Una tarde, tras alimentar a las cabras, Fati me llevó tirando del turbante hasta el corral de sus tíos, en el que una semana antes había nacido un camellito. No son los camellos particularmente atractivos, más bien lo contrario, pero aquel pequeño era de una delicada belleza, una caricia para los ojos, en contraste con la adusta majestad de su madre. Fati y yo lo mirábamos extasiados. El huar empezó a mamar y, cuando acabó, miró con sus ojos aún un poco velados a su madre, y saboreó la leche, moviendo los labios. Ella, la enorme camella, lo miraba también y rumiaba. Fue entonces cuando Fati me preguntó en su fascinante lenguaje de signos y señas naturales qué se estaban diciendo. Miré sus labios y traté de entenderlo desde la mente de la pequeña sorda. Y era verdad, parecía que hablaban. Intenté explicarle a Fati que no hablaban, que comían. Pero ella se enfadó conmigo, y con sus gestos me dijo que no, que ella «sabía» que estaban hablando, que el huar le había dado las gracias a su madre por la leche, y, señalando mis oídos, me exigió que le dijera «qué le contestaba su madre».
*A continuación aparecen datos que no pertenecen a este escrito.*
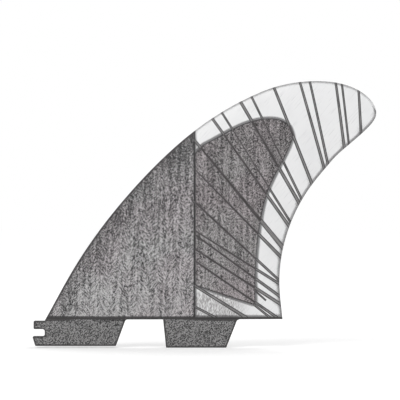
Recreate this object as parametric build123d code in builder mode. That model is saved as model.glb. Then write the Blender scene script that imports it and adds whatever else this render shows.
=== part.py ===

Volvimos a la colina, nos sentamos en una piedra, y escribí este libro. Lo escribí en el aire, con mis torpes gestos, para Fatimetsu, solo para ella. La historia de un niño sordo que amaba a un camellito. El relato se iba escribiendo a sí mismo. Nos reímos al principio, nos emocionamos con lo que iba surgiendo contra la luz del ocaso, y poco a poco fuimos entendiendo hacia dónde se dirigía, inexorablemente, aquella historia, aquel amor entre un pequeño camello y un niño. Tengo un nudo en mi memoria en el que guardo nuestras lágrimas cuando llegó el terrible momento, inevitable, como inevitable ha sido el destino del pueblo saharaui en los peores años de su historia, tan largos como dolorosos. Ya de noche, iluminado con una linterna, tomé notas de lo que había pasado, primero en el corral, y luego en la colina. Aún las conservo. Al fin vino el Toyota y Limam y yo nos fuimos al desierto con Habub, el conductor. Dormíamos en los campamentos de los nómadas, y yo me acercaba a los camellos en su majada para tratar de imaginar lo que sentirían, lo que podrían contarle a un niño de su vida, sus amores, sus delicias de hierba fresca, sus noches bajo las estrellas. Y así fui escribiendo los pequeños poemas que el niño sordo, al que llamé Kori, podría creer entender de los labios del camellito, al que llamé Caramelo (...)".